CAF – In recent years, environmental, social and governance (ESG) criteria have gone from occupying a secondary place in the evaluation of investments to becoming a central component in decision-making, especially in long-term assets such as infrastructure. However, their effective incorporation is far from homogeneous, and there are still interpretations that reduce them to reputational standards or external requirements.
From a technical perspective, ESG in infrastructure is not a complement, but a natural extension of risk management. Factors such as climate change, the relationship with communities, regulatory stability or the quality of governance have a direct impact on a project’s capacity to generate stable and sustainable flows over time. This is why the number of institutional investors that incorporate ESG factors in their evaluation and decision-making processes has grown significantly. In this sense, the integration of ESG criteria not only mitigates risks, but also conditions bankability and access to financing.
In Latin America, the relevance of these factors is particularly evident. Exposure to extreme weather events, territorial complexity and institutional gaps increase the need to incorporate resilience criteria from the design phase. The absence of these elements not only increases the probability of disruptions, but also affects the operational continuity of the assets and their attractiveness to long-term investors.
In this context, the evolution of ESG standards is reflected in concrete management experiences. In Uruguay, CAF-AM has advanced in the implementation of robust ESG frameworks, achieving ESG1 certifications in three of the four funds deployed. This type of certification not only validates governance, environmental and social management practices, but also acts as a quality signal to institutional investors, reducing information asymmetries and improving risk perception.

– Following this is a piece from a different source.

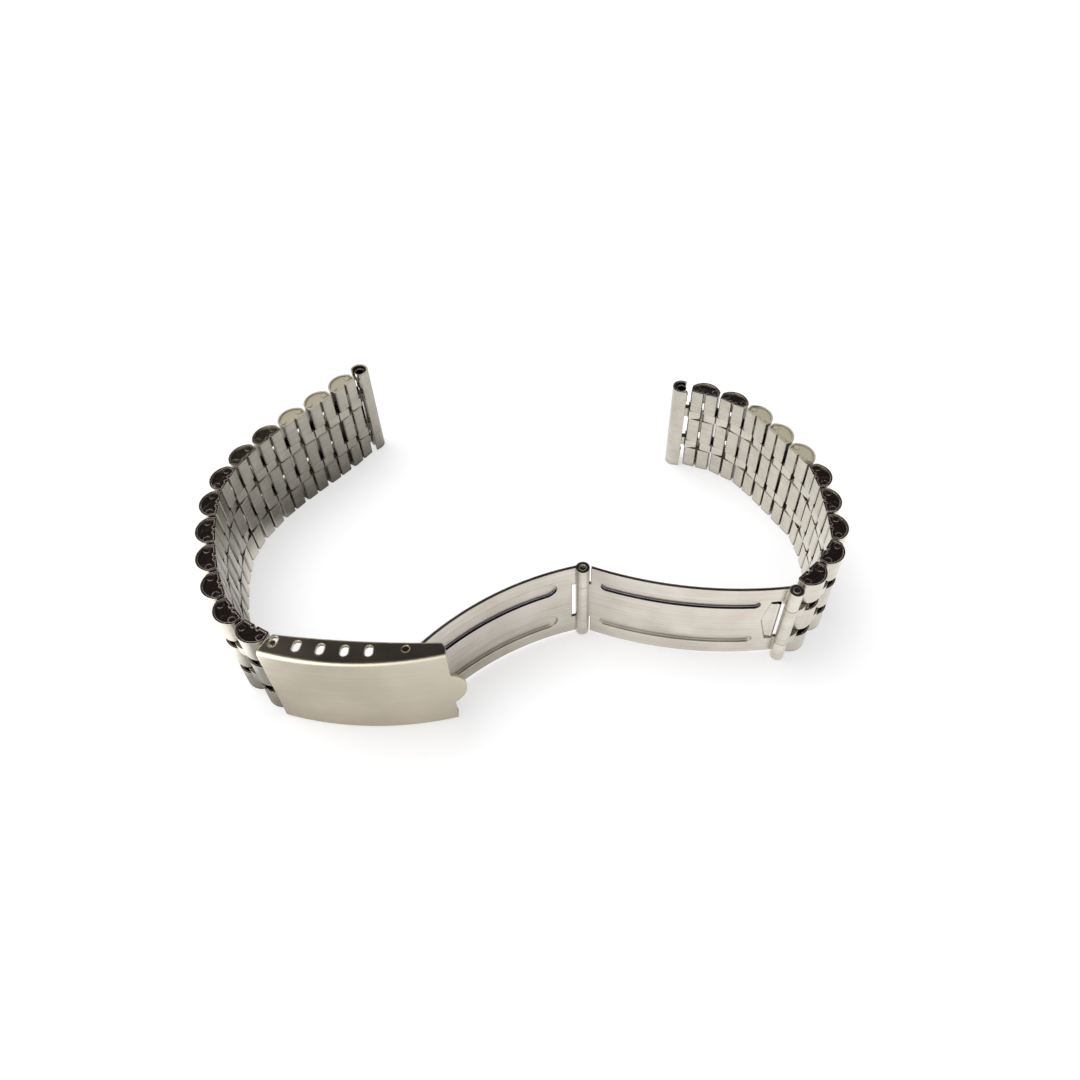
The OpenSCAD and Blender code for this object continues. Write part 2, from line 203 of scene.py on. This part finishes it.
class Material(Nodes):
    """A new material and the calls that change its one shader."""

    def __init__(self, name):
        self.material = bpy.data.materials.new(name)
        self.material.use_nodes = True
        super().__init__(self.material.node_tree)
        self.bsdf = self.tree.nodes["Principled BSDF"]

    def cover(self, name, factor, value, kind="RGBA"):
        """Mixes a value over one linked input of the shader where factor is 1."""
        into = self.bsdf.inputs[name]
        self.link(self.mix(factor, into.links[0].from_socket, value, kind), into)

    # Painted shade: mixes a darker colour over the base colour where factor is 1
    def paint_shade(self, factor, colour):
        self.cover("Base Color", factor, colour)

    def relief(self, height, strength, distance, edge):
        """Normal of a surface with a bump on it and softened edges, both in millimetres."""
        bevel = self.add("ShaderNodeBevel", samples=6)
        bevel.inputs["Radius"].default_value = edge * MM
        node = self.add("ShaderNodeBump")
        node.inputs["Strength"].default_value = strength
        node.inputs["Distance"].default_value = distance * MM
        self.link(height, node.inputs["Height"])
        self.link(bevel.outputs["Normal"], node.inputs["Normal"])
        return node.outputs["Normal"]


def steel(name, dark, light, rough, brush, edge, grain=0.3):
    """Metal with brush lines along the bracelet, clouds of tarnished tone and softened edges.

    dark and light are the two tones, rough the range of roughness, brush the depth of the
    brush lines in millimetres, edge the radius of the softened edges in millimetres and
    grain the number of clouds in a millimetre.
    """
    line_share, cloud_share = 0.45, 0.55
    clip = (0.35, 0.65)
    n = Material(name)
    lines = n.noise((0.05, 0.05, 5.0), detail=3.0)
    clouds = n.noise((grain, grain, grain), detail=2.0, roughness=0.5)
    tone = n.add("ShaderNodeMath", operation="MULTIPLY_ADD")
    tone.inputs[1].default_value = line_share
    n.link(lines, tone.inputs[0])
    cloud_part = n.add("ShaderNodeMath", operation="MULTIPLY")
    cloud_part.inputs[1].default_value = cloud_share
    n.link(clouds, cloud_part.inputs[0])
    n.link(cloud_part.outputs[0], tone.inputs[2])
    spread = n.remap(tone.outputs[0], 0.0, 1.0, clip)
    n.bsdf.inputs["Metallic"].default_value = 1.0
    n.link(n.mix(spread, dark, light), n.bsdf.inputs["Base Color"])
    n.link(n.remap(tone.outputs[0], *rough, clip), n.bsdf.inputs["Roughness"])
    n.link(n.relief(lines, 0.5, brush, edge), n.bsdf.inputs["Normal"])
    return n


def along_plates(n, y, stops):
    """Colours along y, stops as (y in millimetres, colour)."""
    reach = PLATE_REACH
    place = n.remap(y, 0.0, 1.0, clip=(-reach * MM, reach * MM))
    return n.ramp(place, [((at + reach) / (2 * reach), colour) for at, colour in stops])


def press_ends(n, swirl, edge):
    """End plates: dark and wavy in places, dull and golden in others, with the tones along the
    bracelet painted reflection.

    swirl is the depth of the waves and edge the radius of the softened edges, in millimetres.
    """
    place = n.position()
    side = n.remap(place["X"], 0.0, 1.0, clip=(-MM, MM))
    left, right = (along_plates(n, place["Y"], stops) for stops in (PLATES_LEFT, PLATES_RIGHT))
    tone = n.mix(side, left, right)
    dull = n.add("ShaderNodeSeparateColor")
    n.link(tone, dull.inputs[0])
    roughness = n.remap(dull.outputs["Red"], 0.2, 0.62, clip=(0.34, 0.72))

    upright = n.add("ShaderNodeMath", operation="ABSOLUTE")
    n.link(n.facing_up("True Normal"), upright.inputs[0])
    face = n.remap(upright.outputs[0], 0.0, 1.0, clip=(0.9, 0.98))
    # Painted reflection: the golden plates are made less metallic so their painted gold shows
    painted_gold_face = n.times(face, dull.outputs["Red"])
    n.link(n.remap(painted_gold_face, 1.0, 0.5, clip=(0.42, 0.72)), n.bsdf.inputs["Metallic"])
    swirls = n.noise((0.65, 0.65, 0.3), detail=1.0, roughness=0.5, distortion=1.0)
    normal = n.relief(swirls, 1.0, swirl, edge)
    n.cover("Base Color", face, tone)
    n.cover("Roughness", face, roughness, "FLOAT")
    n.cover("Normal", face, normal, "VECTOR")


def paint_seam_shade(n, reach):
    """Painted shade in the narrow gaps, where surfaces are closer than reach millimetres."""
    near = n.add("ShaderNodeAmbientOcclusion", samples=6)
    near.inputs["Distance"].default_value = reach * MM
    # Painted shade: near-black mixed in where the gaps are occluded
    n.paint_shade(n.remap(near.outputs["AO"], 1.0, 0.0, clip=(0.25, 0.75)), (0.05, 0.045, 0.04))


def paint_groove_reflection(n):
    """Painted dark reflection: a blue-black line on the lower wall of the upper groove of each
    blade, where it faces up.
    """
    height = n.position()["Z"]
    faces_up = n.remap(n.facing_up("Normal"), 0.0, 1.0, clip=(0.12, 0.35))
    above = n.remap(height, 0.0, 1.0, clip=(9 * MM, 10 * MM))
    below = n.remap(height, 1.0, 0.0, clip=(15.4 * MM, 16 * MM))
    # Painted reflection of the dark sky on upward-facing walls
    n.paint_shade(n.times(faces_up, above, below), (0.03, 0.03, 0.06))


def paint_cover_shade(n):
    """Painted shade: the cover darker towards its thumb tab."""
    n.paint_shade(n.remap(n.position()["X"], 0.0, 0.75, clip=(-30 * MM, -2 * MM)),
            (0.46, 0.42, 0.34))


def dress():
    """Gives every CAD node the material of its slot."""
    looks = {name: steel(name, **values) for name, values in STEELS.items()}
    press_ends(looks["link_steel"], swirl=0.16, edge=0.24)
    paint_seam_shade(looks["link_steel"], reach=0.7)
    paint_seam_shade(looks["connector_steel"], reach=0.7)
    paint_groove_reflection(looks["blade_steel"])
    paint_cover_shade(looks["cover_steel"])
    slots = {s["node"]: s["material_slot"] for s in frame["record"]["subparts"]}
    for name, obj in frame["nodes"].items():
        obj.data.materials.clear()
        obj.data.materials.append(looks[slots[name]].material)


def make_floor():
    """White floor; metal mirrors it darker at the left and brighter at the right, through
    painted shade and a painted glow.
    """
    mesh = bpy.data.meshes.new("floor")
    s = FLOOR_SIZE / 2
    mesh.from_pydata([(-s, -s, 0), (s, -s, 0), (s, s, 0), (-s, s, 0)], [], [(0, 1, 2, 3)])
    floor = bpy.data.objects.new("floor", mesh)
    floor.location.z = -FLOOR_DROP
    bpy.context.scene.collection.objects.link(floor)
    n = Material("floor_white")
    n.bsdf.inputs["Roughness"].default_value = 0.9
    path = n.add("ShaderNodeLightPath").outputs
    across = n.position()["X"]
    place = n.remap(across, 0.0, 1.0, clip=(-FLOOR_REACH, FLOOR_REACH))
    glow = n.add("ShaderNodeMath", operation="MULTIPLY_ADD")
    glow.inputs[1].default_value = FLOOR_GLOW
    n.link(path["Is Camera Ray"], glow.inputs[0])
    # Painted reflection: a glow that only glossy rays see, set by position across the floor
    n.link(n.times(path["Is Glossy Ray"], n.ramp(place, FLOOR_MIRRORED)), glow.inputs[2])
    n.bsdf.inputs["Emission Color"].default_value = (*WHITE, 1)
    n.link(glow.outputs[0], n.bsdf.inputs["Emission Strength"])
    n.link(n.mix(path["Is Camera Ray"], FLOOR_COLOUR, FLOOR_SEEN), n.bsdf.inputs["Base Color"])
    # Painted shade that only glossy rays see: the mirrored floor darker at the left
    left = n.remap(across, 0.6, 0.0, clip=(-32 * MM, 0))
    n.paint_shade(n.times(path["Is Glossy Ray"], left), FLOOR_MIRRORED_SHADE)
    mesh.materials.append(n.material)


def make_lamp():
    """Soft lamp that gives the floor its shadows and stays out of reflections."""
    data = bpy.data.lights.new("overhead", "AREA")
    data.shape = "DISK"
    data.size = LAMP_SIZE
    data.energy = LAMP_POWER
    lamp = bpy.data.objects.new("overhead", data)
    lamp.location = LAMP_AT
    aim = Vector((0, 0, 0.01)) - Vector(LAMP_AT)
    lamp.rotation_euler = aim.to_track_quat("-Z", "Y").to_euler()
    lamp.visible_glossy = False
    bpy.context.scene.collection.objects.link(lamp)


def make_world():
    """Plain grey light, white for the camera, and for reflections a sky with a dark top."""
    world = bpy.data.worlds.new("studio")
    bpy.context.scene.world = world
    world.use_nodes = True
    n = Nodes(world.node_tree)
    ray = n.add("ShaderNodeLightPath").outputs
    towards = n.position("Generated")
    before = n.remap(towards["Y"], 0.0, 1.0, clip=(0.0, -0.4))
    sky = n.mix(before, n.ramp(towards["Z"], SKY_BEHIND), n.ramp(towards["Z"], SKY_BEFORE))
    level = n.add("ShaderNodeVectorMath", operation="SCALE")
    n.link(sky, level.inputs[0])
    n.link(n.remap(towards["X"], SKY_LEFT, SKY_RIGHT, clip=(-0.9, 0.9)), level.inputs["Scale"])
    plain = n.mix(ray["Is Camera Ray"], SKY_LEVEL, WHITE)
    back = world.node_tree.nodes["Background"]
    n.link(n.mix(ray["Is Glossy Ray"], plain, level.outputs["Vector"]), back.inputs["Color"])
    back.inputs["Strength"].default_value = 1.0


make_camera()
make_world()
make_floor()
make_lamp()
dress()

bpy.context.scene.view_settings.view_transform = "Standard"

Additionally, obtaining ESG ratings for funds managed by CAF AM Uruguay underscores the strategic vision of CAF as a green bank in Latin America and the Caribbean and CAF-AM in promoting sustainable development in the region, reinforcing its commitment to responsible investments that, in addition to generating financial returns, seek a positive impact in social and environmental terms.
The impact of integration is direct in infrastructure development. Projects developed under more demanding ESG standards tend to have less exposure to operational contingencies and greater resilience to climate and social impacts. On the other hand, the role of specialised managers transcends regulatory compliance, ensuring that sustainability is not an additional attribute, but a structural condition for the financial viability and impact of projects by incorporating ESG as a central part of the design of investment vehicles.
Understanding ESG in this light-as a verifiable standard and a financing enabler, is critical to assessing the future of infrastructure investment.